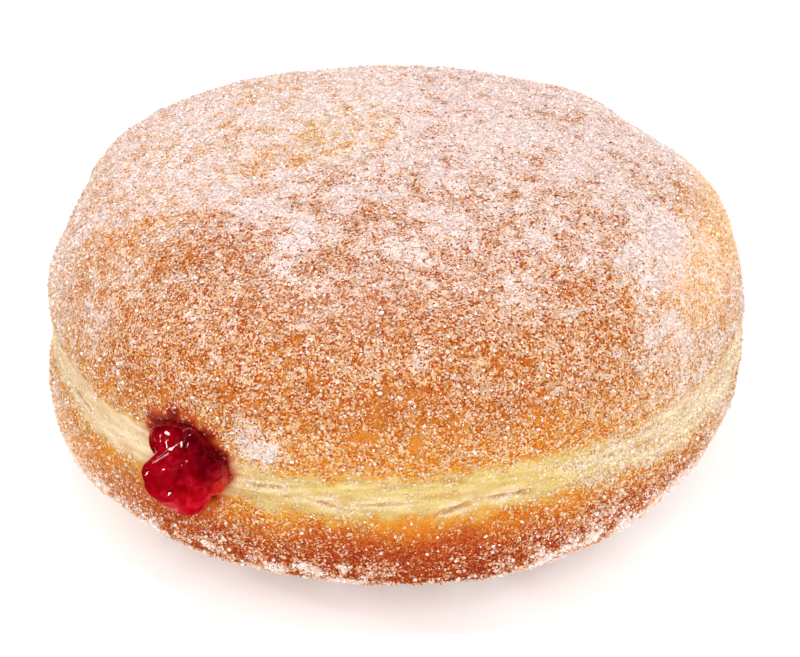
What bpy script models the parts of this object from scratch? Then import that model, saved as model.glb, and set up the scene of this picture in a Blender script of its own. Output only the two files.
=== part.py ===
"""A jelly filled doughnut: a fried yeast bun with a blob of jelly pushing out of its side.

Two solids. The dough is a low, full bun with a softly three-sided outline, a flat patch
underneath that it rests on, and a hole in its side that opens into a pocket. The jelly fills the
pocket and the hole, and swells into a lobed bead outside. Azimuths are in degrees about +Z from
+X, and the front, where the jelly shows, looks along -Y.
"""

from math import atan2, cos, exp, pi, radians, sin

import bmesh
import bpy
from mathutils import Vector

# Bun, in metres. The waist is the level of the bun's widest outline and of its pale band.
RADIUS = 0.046
CROWN_HEIGHT = 0.0282  # waist to top
BELLY_DEPTH = 0.0203  # waist to the lowest point that the belly's curve would reach
CROWN_FULLNESS = 2.8  # 2 is an ellipse, and more is fuller at the shoulder
BELLY_FULLNESS = 3.3
FULLNESS_BLEND = 0.25  # share of the height on each side of the waist where the two blend
REST_RADIUS = 0.022  # the flat patch underneath

# Slow waves round the outline: (lobes, height as a share of the radius, azimuth of a lobe).
OUTLINE_WAVES = ((2, 0.023, 7.0), (3, 0.011, 17.0), (5, 0.004, 13.0))
# More of them on the crown and on the belly alone, growing from nothing at the waist. A wave of
# one lobe leans that half towards the lobe.
CROWN_WAVES = ((1, 0.029, 180.0), (3, 0.010, 18.0), (4, 0.015, 40.0), (5, 0.010, -1.0))
BELLY_WAVES = ((1, 0.038, -148.0), (2, 0.011, -69.0), (3, 0.022, -58.0))
# Soft dents, and swellings below zero: (azimuth, latitude, reach in degrees, depth).
DENTS = (
    (166.0, 25.0, 7.0, 0.0013),
    (178.0, 14.0, 9.0, -0.0006),
    (152.0, 38.0, 9.0, -0.0009),
    (48.0, 43.0, 7.0, -0.0008),
    (31.0, 42.0, 6.0, 0.0007),
    (14.0, 30.0, 8.0, -0.0006),
    (-128.0, -37.0, 12.0, -0.0005),
    (-155.0, -30.0, 7.0, -0.0005),
    (-50.0, -25.0, 14.0, 0.0003),
)

# Jelly, in metres: a lens-shaped pocket and a round channel along a level line from the bun's middle,
# and a bead outside. Places on the bead are (side, rise, out) from the middle of the hole.
JELLY_AZIMUTH = -126.0
POCKET_REACH = 0.024
POCKET_HALF_WIDTH = 0.021
POCKET_HALF_HEIGHT = 0.0075
CHANNEL_RADIUS = 0.0042
CHANNEL_END = 0.037  # from here outward the rings open into the bead
JOIN_POWER = 5.0  # how crisply the pocket and the channel meet
HOLE_MIDDLE = 0.0462  # distance of the hole's middle from the bun's
BEAD_CENTRE = (0.0012, 0.0018, 0.0018)
BEAD_BLEND = 14.0  # how crisply the bead's lobes meet
# The bead's lobes are tapered rods with round ends: (one end, other end, radius there and there).
BEAD_LOBES = (
    ((0.0015, 0.0046, 0.0002), (0.0015, 0.0046, 0.0002), 0.00285, 0.00285),
    ((-0.0018, 0.0046, 0.0004), (-0.0009, 0.0049, 0.0006), 0.0026, 0.0026),
    ((-0.0010, 0.0051, 0.0017), (-0.0006, 0.0048, 0.0022), 0.00165, 0.0016),
    ((0.0012, 0.0049, 0.0002), (-0.0001, 0.0033, 0.0058), 0.0022, 0.00135),
    ((0.0001, 0.0024, 0.0052), (0.0009, 0.0012, 0.0042), 0.00175, 0.0024),
    ((-0.0003, 0.0009, 0.0041), (0.0006, 0.0022, 0.0045), 0.0022, 0.0021),
    ((0.0006, -0.0006, 0.0030), (0.0006, -0.0006, 0.0030), 0.0024, 0.0024),
    ((0.0021, -0.0012, 0.0016), (0.0024, 0.0019, 0.0016), 0.0031, 0.0029),
    ((0.0039, 0.0018, 0.0000), (0.0051, 0.0009, 0.0001), 0.0031, 0.0019),
)
LOBE_BALLS = 9  # each rod is reckoned as this many balls in a row
MERGE_FROM = 2.2  # radians off the line outward: between these two the bead runs into the channel
MERGE_TO = 2.75
GAP = 0.0003  # all round between jelly and dough

BUN_STEPS = 90  # round the bun
BUN_ROWS = 26  # from the rest patch to the top
JELLY_STEPS = 32  # round the jelly's line
POCKET_ROWS = 12  # along the pocket and the channel
BEAD_ROWS = 24  # from the channel to the bead's tip


def smooth_step(value):
    value = min(max(value, 0.0), 1.0)
    return value * value * (3.0 - 2.0 * value)


def waves(azimuth, terms):
    """The sum of cosine waves round a circle, at an azimuth in radians."""
    return sum(size * cos(lobes * (azimuth - radians(lobe_at))) for lobes, size, lobe_at in terms)


def dent_depth(azimuth, latitude):
    """How far the surface sinks there: each dent is a bell curve of the angle to its middle."""
    depth = 0.0
    for dent_azimuth, dent_latitude, reach, most in DENTS:
        level = radians(dent_latitude)
        cosine = sin(latitude) * sin(level) + cos(latitude) * cos(level) * cos(
            azimuth - radians(dent_azimuth)
        )
        chord_squared = 2.0 - 2.0 * cosine
        depth += most * exp(-chord_squared / radians(reach) ** 2)
    return depth


def rest_level():
    """How far below the waist the belly's curve narrows to the rest patch."""
    share = (REST_RADIUS / RADIUS) ** BELLY_FULLNESS
    return BELLY_DEPTH * (1.0 - share) ** (1.0 / BELLY_FULLNESS)


def bun_point(azimuth, latitude):
    """A point of the bun: a superellipse of revolution, pushed about by the waves and dents."""
    fullness = BELLY_FULLNESS + (CROWN_FULLNESS - BELLY_FULLNESS) * smooth_step(
        (sin(latitude) + FULLNESS_BLEND) / (2.0 * FULLNESS_BLEND)
    )
    length = (abs(cos(latitude)) ** fullness + abs(sin(latitude)) ** fullness) ** (1.0 / fullness)
    out = cos(latitude) / length
    up = sin(latitude) / length
    radius = RADIUS * out * (1.0 + waves(azimuth, OUTLINE_WAVES))
    radius *= 1.0 + waves(azimuth, CROWN_WAVES) * max(up, 0.0)
    radius *= 1.0 + waves(azimuth, BELLY_WAVES) * max(-up, 0.0)
    radius -= dent_depth(azimuth, latitude)
    height = up * (CROWN_HEIGHT if up > 0.0 else BELLY_DEPTH)
    return (
        radius * cos(azimuth),
        radius * sin(azimuth),
        max(height + rest_level(), 0.0),
    )


def rest_latitude():
    """The latitude at which the belly meets the rest patch."""
    return -atan2(rest_level() / BELLY_DEPTH, REST_RADIUS / RADIUS)


def jelly_point(side, rise, along):
    """A point beside, above and along the jelly's line."""
    line = radians(JELLY_AZIMUTH)
    return Vector(
        (
            along * cos(line) - side * sin(line),
            along * sin(line) + side * cos(line),
            rest_level() + rise,
        )
    )


def pocket_ring(along, grow):
    """One ring round the pocket and the channel, larger by grow."""
    pocket = max(0.0, 1.0 - (along / (POCKET_REACH + grow)) ** 2) ** 0.5
    channel = CHANNEL_RADIUS + grow if along > 0.0 else 0.0
    width = (pocket * (POCKET_HALF_WIDTH + grow)) ** JOIN_POWER + channel**JOIN_POWER
    height = (pocket * (POCKET_HALF_HEIGHT + grow)) ** JOIN_POWER + channel**JOIN_POWER
    width **= 1.0 / JOIN_POWER
    height **= 1.0 / JOIN_POWER
    angles = [2.0 * pi * step / JELLY_STEPS for step in range(JELLY_STEPS)]
    return [jelly_point(width * cos(angle), height * sin(angle), along) for angle in angles]


def reach_through(ray, middle, radius):
    """How far along a ray from the origin it leaves a ball; 0 if it misses the ball."""
    near = ray.dot(middle)
    room = near**2 - middle.length_squared + radius**2
    return max(0.0, near + room**0.5) if room > 0.0 else 0.0


def bead_reach(ray, grow):
    """The smooth union of the lobes, seen from the bead's centre."""
    total = 0.0
    for start, end, start_radius, end_radius in BEAD_LOBES:
        farthest = 0.0
        for ball in range(LOBE_BALLS):
            share = ball / (LOBE_BALLS - 1)
            middle = Vector(start).lerp(Vector(end), share) - Vector(BEAD_CENTRE)
            radius = start_radius + (end_radius - start_radius) * share + grow
            farthest = max(farthest, reach_through(ray, middle, radius))
        total += farthest**BEAD_BLEND
    return total ** (1.0 / BEAD_BLEND)


def bead_point(polar, turn, grow):
    """A point of the bead by its angle off the line outward and its turn round the line."""
    ray = Vector((sin(polar) * cos(turn), sin(polar) * sin(turn), cos(polar)))
    merge = smooth_step((polar - MERGE_FROM) / (MERGE_TO - MERGE_FROM))
    reach = bead_reach(ray, grow) * (1.0 - merge)
    if merge > 0.0:
        reach += (CHANNEL_RADIUS + grow) / sin(polar) * merge
    side, rise, out = BEAD_CENTRE
    place = Vector((side * (1.0 - merge), rise * (1.0 - merge), out)) + ray * reach
    return jelly_point(place.x, place.y, HOLE_MIDDLE + place.z)


def loft(name, rings, first_point, last_point):
    """A closed mesh object through rings of points. Each end closes at a point, or flat if None."""
    shape = bmesh.new()
    loops = [[shape.verts.new(point) for point in ring] for ring in rings]
    count = len(rings[0])
    for low, high in zip(loops, loops[1:]):
        for step in range(count):
            after = (step + 1) % count
            shape.faces.new((low[step], low[after], high[after], high[step]))
    for loop, point, turn in ((loops[0], first_point, -1), (loops[-1], last_point, 1)):
        if point is None:
            shape.faces.new(loop[::turn])
            continue
        pole = shape.verts.new(point)
        for step in range(count):
            corners = (loop[step], loop[(step + 1) % count], pole)
            shape.faces.new(corners[::turn])
    bmesh.ops.recalc_face_normals(shape, faces=shape.faces)
    mesh = bpy.data.meshes.new(name)
    shape.to_mesh(mesh)
    shape.free()
    piece = bpy.data.objects.new(name, mesh)
    bpy.context.scene.collection.objects.link(piece)
    return piece


def make_bun():
    low = rest_latitude()
    rings = []
    for row in range(BUN_ROWS):
        latitude = low + (pi / 2.0 - low) * row / BUN_ROWS
        rings.append(
            [bun_point(2.0 * pi * step / BUN_STEPS, latitude) for step in range(BUN_STEPS)]
        )
    return loft("dough", rings, None, bun_point(0.0, pi / 2.0))


def make_jelly(name, grow):
    """The jelly, or the hole for it when grow is the gap."""
    back = -POCKET_REACH - grow
    rings = []
    for row in range(1, POCKET_ROWS + 1):
        along = CHANNEL_END - (CHANNEL_END - back) * cos(0.5 * pi * row / POCKET_ROWS)
        rings.append(pocket_ring(along, grow))
    for row in range(BEAD_ROWS):
        polar = MERGE_TO * (1.0 - row / BEAD_ROWS)
        turns = [2.0 * pi * step / JELLY_STEPS for step in range(JELLY_STEPS)]
        rings.append([bead_point(polar, turn, grow) for turn in turns])
    return loft(name, rings, jelly_point(0.0, 0.0, back), bead_point(0.0, 0.0, grow))


def open_hole(dough):
    """Takes the jelly's shape, a gap larger all round, out of the dough."""
    cutter = make_jelly("hole_cutter", GAP)
    cutter.hide_render = True
    cutter.display_type = "WIRE"
    cut = dough.modifiers.new("hole", "BOOLEAN")
    cut.operation = "DIFFERENCE"
    cut.solver = "EXACT"
    cut.object = cutter


def finish(piece, colour, roughness, sharp_from=60.0):
    """Gives a piece its material and smooth shading."""
    material = bpy.data.materials.new(piece.name)
    material.use_nodes = True
    shader = material.node_tree.nodes["Principled BSDF"]
    shader.inputs["Base Color"].default_value = (*colour, 1.0)
    shader.inputs["Roughness"].default_value = roughness
    shader.inputs["Metallic"].default_value = 0.0
    material.diffuse_color = (*colour, 1.0)
    piece.data.materials.append(material)
    piece.data.shade_smooth()
    piece.data.set_sharp_from_angle(angle=radians(sharp_from))


def main():
    for old in list(bpy.data.objects):
        bpy.data.objects.remove(old)
    dough = make_bun()
    finish(dough, colour=(0.62, 0.26, 0.06), roughness=0.6)
    open_hole(dough)
    jelly = make_jelly("jelly", 0.0)
    finish(jelly, colour=(0.42, 0.005, 0.015), roughness=0.08)


main()
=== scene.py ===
# Looks of a jelly filled doughnut: the sugared fried bun and the bead of jelly in its side.
import math
import bpy
import numpy as np
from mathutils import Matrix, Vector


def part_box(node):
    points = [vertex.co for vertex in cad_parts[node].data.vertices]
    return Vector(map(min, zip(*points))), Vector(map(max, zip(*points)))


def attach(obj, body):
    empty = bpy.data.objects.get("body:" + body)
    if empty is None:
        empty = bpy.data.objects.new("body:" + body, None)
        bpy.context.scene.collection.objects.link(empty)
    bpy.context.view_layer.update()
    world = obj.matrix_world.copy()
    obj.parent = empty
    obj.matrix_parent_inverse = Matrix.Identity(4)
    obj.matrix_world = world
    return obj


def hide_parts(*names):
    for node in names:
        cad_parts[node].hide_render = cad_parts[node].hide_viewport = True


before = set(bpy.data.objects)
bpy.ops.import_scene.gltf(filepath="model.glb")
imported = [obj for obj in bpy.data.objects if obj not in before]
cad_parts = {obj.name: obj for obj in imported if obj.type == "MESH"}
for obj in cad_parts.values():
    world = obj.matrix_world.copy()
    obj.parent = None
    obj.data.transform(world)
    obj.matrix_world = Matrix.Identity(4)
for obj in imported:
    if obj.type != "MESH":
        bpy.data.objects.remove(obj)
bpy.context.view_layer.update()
mm = 0.001


def hexToLinear(code):
    # sRGB hex to linear light: the standard curve, channel by channel
    coded = np.array([int(code[i : i + 2], 16) for i in (1, 3, 5)]) / 255.0
    return np.where(coded <= 0.04045, coded / 12.92, ((coded + 0.055) / 1.055) ** 2.4)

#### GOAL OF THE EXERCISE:
Print the listing above from its first line through the line with "from mathutils import Vector", and stop there.

#### EXERCISE SOLUTION:
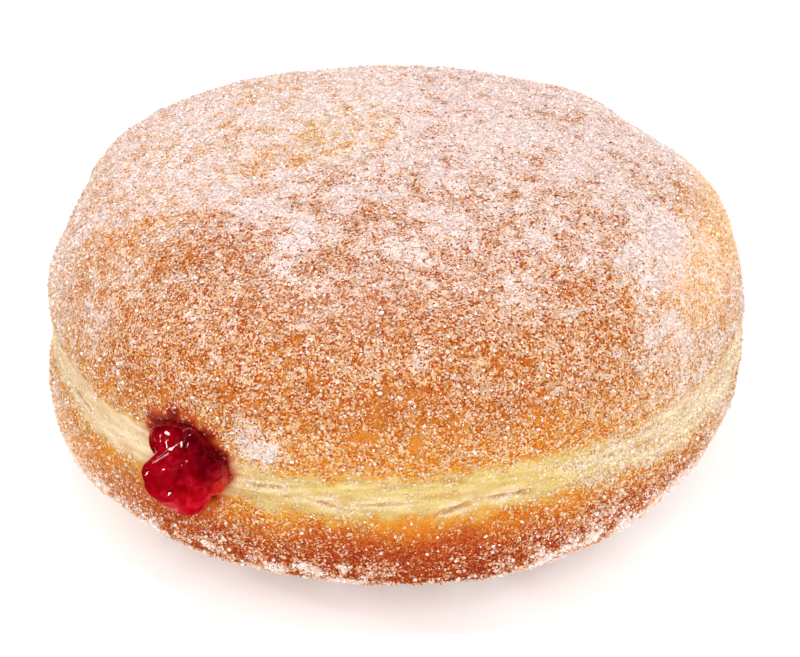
What bpy script models the parts of this object from scratch? Then import that model, saved as model.glb, and set up the scene of this picture in a Blender script of its own. Output only the two files.
=== part.py ===
"""A jelly filled doughnut: a fried yeast bun with a blob of jelly pushing out of its side.

Two solids. The dough is a low, full bun with a softly three-sided outline, a flat patch
underneath that it rests on, and a hole in its side that opens into a pocket. The jelly fills the
pocket and the hole, and swells into a lobed bead outside. Azimuths are in degrees about +Z from
+X, and the front, where the jelly shows, looks along -Y.
"""

from math import atan2, cos, exp, pi, radians, sin

import bmesh
import bpy
from mathutils import Vector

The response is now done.